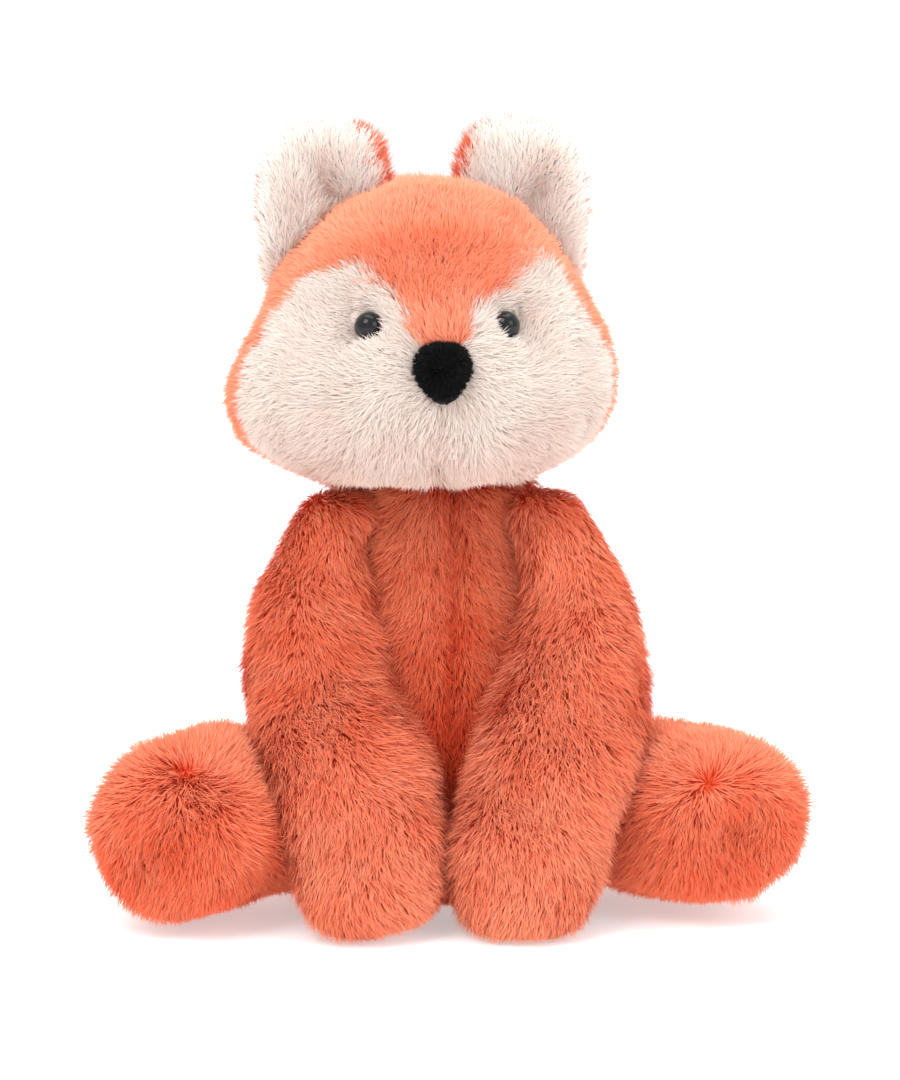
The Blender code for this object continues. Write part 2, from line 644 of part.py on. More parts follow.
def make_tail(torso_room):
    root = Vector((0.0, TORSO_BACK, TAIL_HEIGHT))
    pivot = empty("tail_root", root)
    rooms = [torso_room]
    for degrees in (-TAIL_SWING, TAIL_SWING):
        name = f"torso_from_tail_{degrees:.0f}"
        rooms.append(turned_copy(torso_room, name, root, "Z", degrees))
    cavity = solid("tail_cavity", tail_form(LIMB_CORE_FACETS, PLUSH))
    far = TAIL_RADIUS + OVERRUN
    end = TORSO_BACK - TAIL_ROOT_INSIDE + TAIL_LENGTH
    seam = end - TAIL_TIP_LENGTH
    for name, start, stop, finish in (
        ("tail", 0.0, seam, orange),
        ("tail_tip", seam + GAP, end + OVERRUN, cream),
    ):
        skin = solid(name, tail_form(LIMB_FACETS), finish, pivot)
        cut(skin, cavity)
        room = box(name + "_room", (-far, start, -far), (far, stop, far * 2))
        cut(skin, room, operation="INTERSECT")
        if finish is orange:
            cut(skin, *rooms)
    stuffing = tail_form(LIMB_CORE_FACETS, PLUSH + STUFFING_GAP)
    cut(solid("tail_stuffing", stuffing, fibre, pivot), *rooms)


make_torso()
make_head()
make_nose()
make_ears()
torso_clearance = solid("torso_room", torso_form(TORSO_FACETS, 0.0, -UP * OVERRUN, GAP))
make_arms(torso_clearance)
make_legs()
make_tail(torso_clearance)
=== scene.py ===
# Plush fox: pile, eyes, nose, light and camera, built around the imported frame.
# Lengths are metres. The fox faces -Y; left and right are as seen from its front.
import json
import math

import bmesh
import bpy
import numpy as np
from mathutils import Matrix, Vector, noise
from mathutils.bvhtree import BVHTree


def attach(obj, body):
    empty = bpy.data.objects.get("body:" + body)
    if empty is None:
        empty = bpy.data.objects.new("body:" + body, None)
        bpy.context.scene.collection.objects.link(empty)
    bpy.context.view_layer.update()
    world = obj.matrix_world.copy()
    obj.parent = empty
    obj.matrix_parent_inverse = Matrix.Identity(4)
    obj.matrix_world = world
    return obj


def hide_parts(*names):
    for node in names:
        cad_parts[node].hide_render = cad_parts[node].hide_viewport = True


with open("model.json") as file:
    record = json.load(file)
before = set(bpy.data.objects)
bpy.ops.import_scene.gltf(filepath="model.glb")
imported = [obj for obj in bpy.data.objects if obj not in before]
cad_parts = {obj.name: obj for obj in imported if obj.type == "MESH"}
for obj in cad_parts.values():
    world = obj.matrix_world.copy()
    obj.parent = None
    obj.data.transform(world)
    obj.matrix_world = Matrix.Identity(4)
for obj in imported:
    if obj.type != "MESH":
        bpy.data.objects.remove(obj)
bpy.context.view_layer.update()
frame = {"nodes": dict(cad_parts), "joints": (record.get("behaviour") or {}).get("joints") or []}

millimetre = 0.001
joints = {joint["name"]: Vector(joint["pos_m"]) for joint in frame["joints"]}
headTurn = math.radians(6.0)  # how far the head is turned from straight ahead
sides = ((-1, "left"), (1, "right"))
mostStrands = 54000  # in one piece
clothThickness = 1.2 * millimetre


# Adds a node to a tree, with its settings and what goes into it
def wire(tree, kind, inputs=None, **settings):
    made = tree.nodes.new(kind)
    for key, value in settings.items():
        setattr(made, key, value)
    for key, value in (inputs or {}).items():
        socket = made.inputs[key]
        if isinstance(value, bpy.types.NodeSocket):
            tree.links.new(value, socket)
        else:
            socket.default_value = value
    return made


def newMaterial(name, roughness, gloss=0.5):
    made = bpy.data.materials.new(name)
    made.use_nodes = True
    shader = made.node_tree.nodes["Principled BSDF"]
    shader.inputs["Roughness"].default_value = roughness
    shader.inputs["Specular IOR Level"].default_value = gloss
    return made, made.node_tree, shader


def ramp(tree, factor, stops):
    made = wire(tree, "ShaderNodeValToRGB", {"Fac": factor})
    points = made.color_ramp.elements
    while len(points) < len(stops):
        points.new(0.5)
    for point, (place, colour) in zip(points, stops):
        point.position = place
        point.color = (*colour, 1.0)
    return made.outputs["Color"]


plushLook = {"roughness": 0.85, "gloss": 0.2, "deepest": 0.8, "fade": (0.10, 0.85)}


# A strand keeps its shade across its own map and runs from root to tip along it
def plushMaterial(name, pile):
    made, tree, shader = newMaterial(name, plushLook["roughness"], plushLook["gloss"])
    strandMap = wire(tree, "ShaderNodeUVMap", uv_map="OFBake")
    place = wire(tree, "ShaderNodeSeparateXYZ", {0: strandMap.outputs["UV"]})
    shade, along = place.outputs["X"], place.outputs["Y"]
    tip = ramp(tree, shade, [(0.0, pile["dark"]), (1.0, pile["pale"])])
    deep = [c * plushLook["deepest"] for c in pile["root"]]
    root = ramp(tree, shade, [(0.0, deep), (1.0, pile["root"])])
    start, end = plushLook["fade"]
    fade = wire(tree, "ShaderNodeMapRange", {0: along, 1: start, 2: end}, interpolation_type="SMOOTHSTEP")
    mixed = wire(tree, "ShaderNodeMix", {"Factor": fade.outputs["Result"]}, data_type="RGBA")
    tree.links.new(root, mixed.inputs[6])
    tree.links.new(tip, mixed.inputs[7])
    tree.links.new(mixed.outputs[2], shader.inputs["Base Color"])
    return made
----
TO DO ▸
Extract verbatim only those lines that run from the line with "make_torso()" to the line with "if empty is", inclusive.

SOLUTION ▸
make_torso()
make_head()
make_nose()
make_ears()
torso_clearance = solid("torso_room", torso_form(TORSO_FACETS, 0.0, -UP * OVERRUN, GAP))
make_arms(torso_clearance)
make_legs()
make_tail(torso_clearance)
=== scene.py ===
# Plush fox: pile, eyes, nose, light and camera, built around the imported frame.
# Lengths are metres. The fox faces -Y; left and right are as seen from its front.
import json
import math

import bmesh
import bpy
import numpy as np
from mathutils import Matrix, Vector, noise
from mathutils.bvhtree import BVHTree


def attach(obj, body):
    empty = bpy.data.objects.get("body:" + body)
    if empty is None:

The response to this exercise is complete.